→ WHAT IS ASKED
Below is a block of records; repeat all of them exactly.

=== RECORD EXCERPTS ===

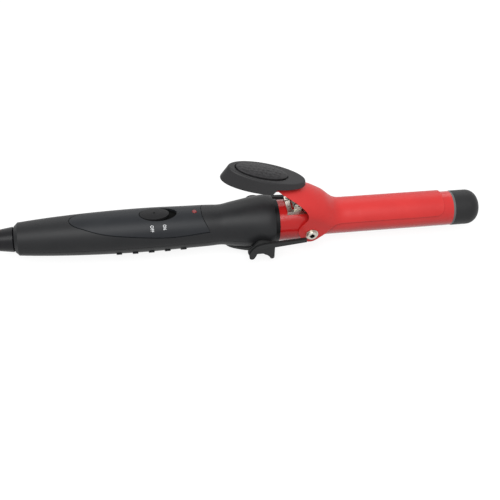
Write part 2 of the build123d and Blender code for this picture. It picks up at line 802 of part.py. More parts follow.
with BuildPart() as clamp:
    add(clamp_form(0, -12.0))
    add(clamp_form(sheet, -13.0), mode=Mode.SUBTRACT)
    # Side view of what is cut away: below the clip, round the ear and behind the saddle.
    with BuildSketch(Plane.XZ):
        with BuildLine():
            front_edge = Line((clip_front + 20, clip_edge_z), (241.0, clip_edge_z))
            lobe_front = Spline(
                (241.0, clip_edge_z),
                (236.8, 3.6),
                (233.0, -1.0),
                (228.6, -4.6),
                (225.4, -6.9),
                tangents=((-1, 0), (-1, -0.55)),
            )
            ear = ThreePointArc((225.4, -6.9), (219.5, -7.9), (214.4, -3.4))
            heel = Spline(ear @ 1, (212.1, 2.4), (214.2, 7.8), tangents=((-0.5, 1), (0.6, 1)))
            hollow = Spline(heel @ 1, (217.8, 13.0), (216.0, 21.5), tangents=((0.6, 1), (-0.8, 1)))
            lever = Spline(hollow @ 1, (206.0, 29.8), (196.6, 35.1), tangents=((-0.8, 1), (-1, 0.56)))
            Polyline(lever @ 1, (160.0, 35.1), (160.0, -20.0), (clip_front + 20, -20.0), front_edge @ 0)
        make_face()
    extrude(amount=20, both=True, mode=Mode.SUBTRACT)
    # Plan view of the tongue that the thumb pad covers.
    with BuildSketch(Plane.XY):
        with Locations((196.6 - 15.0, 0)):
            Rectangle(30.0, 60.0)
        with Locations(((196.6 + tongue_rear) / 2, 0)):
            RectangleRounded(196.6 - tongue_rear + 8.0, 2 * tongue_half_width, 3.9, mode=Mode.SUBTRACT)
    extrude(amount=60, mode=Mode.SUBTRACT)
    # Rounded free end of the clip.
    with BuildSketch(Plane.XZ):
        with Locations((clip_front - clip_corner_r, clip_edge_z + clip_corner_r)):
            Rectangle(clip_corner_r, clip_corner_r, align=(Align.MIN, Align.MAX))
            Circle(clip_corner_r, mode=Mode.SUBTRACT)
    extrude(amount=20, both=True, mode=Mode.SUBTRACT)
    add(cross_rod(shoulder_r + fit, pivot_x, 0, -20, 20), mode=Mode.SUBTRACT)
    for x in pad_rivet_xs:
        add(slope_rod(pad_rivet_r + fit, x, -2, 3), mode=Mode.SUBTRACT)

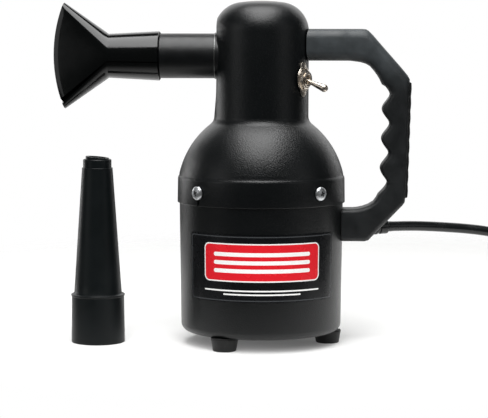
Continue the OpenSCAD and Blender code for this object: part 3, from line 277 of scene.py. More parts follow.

===

→ ANSWER IN FULL
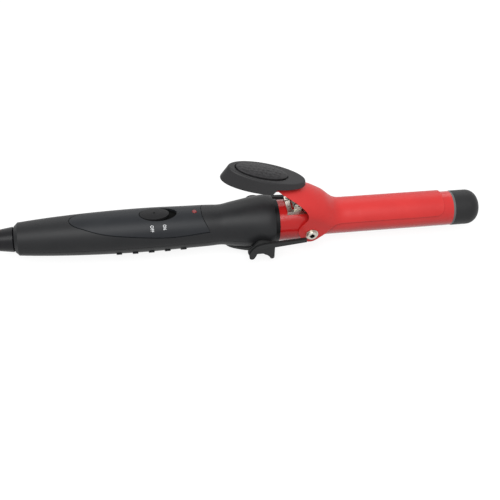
Write part 2 of the build123d and Blender code for this picture. It picks up at line 802 of part.py. More parts follow.
with BuildPart() as clamp:
    add(clamp_form(0, -12.0))
    add(clamp_form(sheet, -13.0), mode=Mode.SUBTRACT)
    # Side view of what is cut away: below the clip, round the ear and behind the saddle.
    with BuildSketch(Plane.XZ):
        with BuildLine():
            front_edge = Line((clip_front + 20, clip_edge_z), (241.0, clip_edge_z))
            lobe_front = Spline(
                (241.0, clip_edge_z),
                (236.8, 3.6),
                (233.0, -1.0),
                (228.6, -4.6),
                (225.4, -6.9),
                tangents=((-1, 0), (-1, -0.55)),
            )
            ear = ThreePointArc((225.4, -6.9), (219.5, -7.9), (214.4, -3.4))
            heel = Spline(ear @ 1, (212.1, 2.4), (214.2, 7.8), tangents=((-0.5, 1), (0.6, 1)))
            hollow = Spline(heel @ 1, (217.8, 13.0), (216.0, 21.5), tangents=((0.6, 1), (-0.8, 1)))
            lever = Spline(hollow @ 1, (206.0, 29.8), (196.6, 35.1), tangents=((-0.8, 1), (-1, 0.56)))
            Polyline(lever @ 1, (160.0, 35.1), (160.0, -20.0), (clip_front + 20, -20.0), front_edge @ 0)
        make_face()
    extrude(amount=20, both=True, mode=Mode.SUBTRACT)
    # Plan view of the tongue that the thumb pad covers.
    with BuildSketch(Plane.XY):
        with Locations((196.6 - 15.0, 0)):
            Rectangle(30.0, 60.0)
        with Locations(((196.6 + tongue_rear) / 2, 0)):
            RectangleRounded(196.6 - tongue_rear + 8.0, 2 * tongue_half_width, 3.9, mode=Mode.SUBTRACT)
    extrude(amount=60, mode=Mode.SUBTRACT)
    # Rounded free end of the clip.
    with BuildSketch(Plane.XZ):
        with Locations((clip_front - clip_corner_r, clip_edge_z + clip_corner_r)):
            Rectangle(clip_corner_r, clip_corner_r, align=(Align.MIN, Align.MAX))
            Circle(clip_corner_r, mode=Mode.SUBTRACT)
    extrude(amount=20, both=True, mode=Mode.SUBTRACT)
    add(cross_rod(shoulder_r + fit, pivot_x, 0, -20, 20), mode=Mode.SUBTRACT)
    for x in pad_rivet_xs:
        add(slope_rod(pad_rivet_r + fit, x, -2, 3), mode=Mode.SUBTRACT)

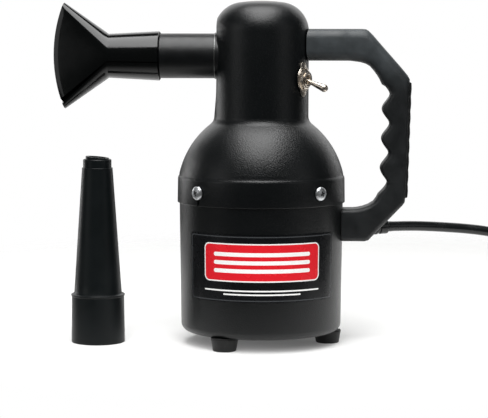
Continue the OpenSCAD and Blender code for this object: part 3, from line 277 of scene.py. More parts follow.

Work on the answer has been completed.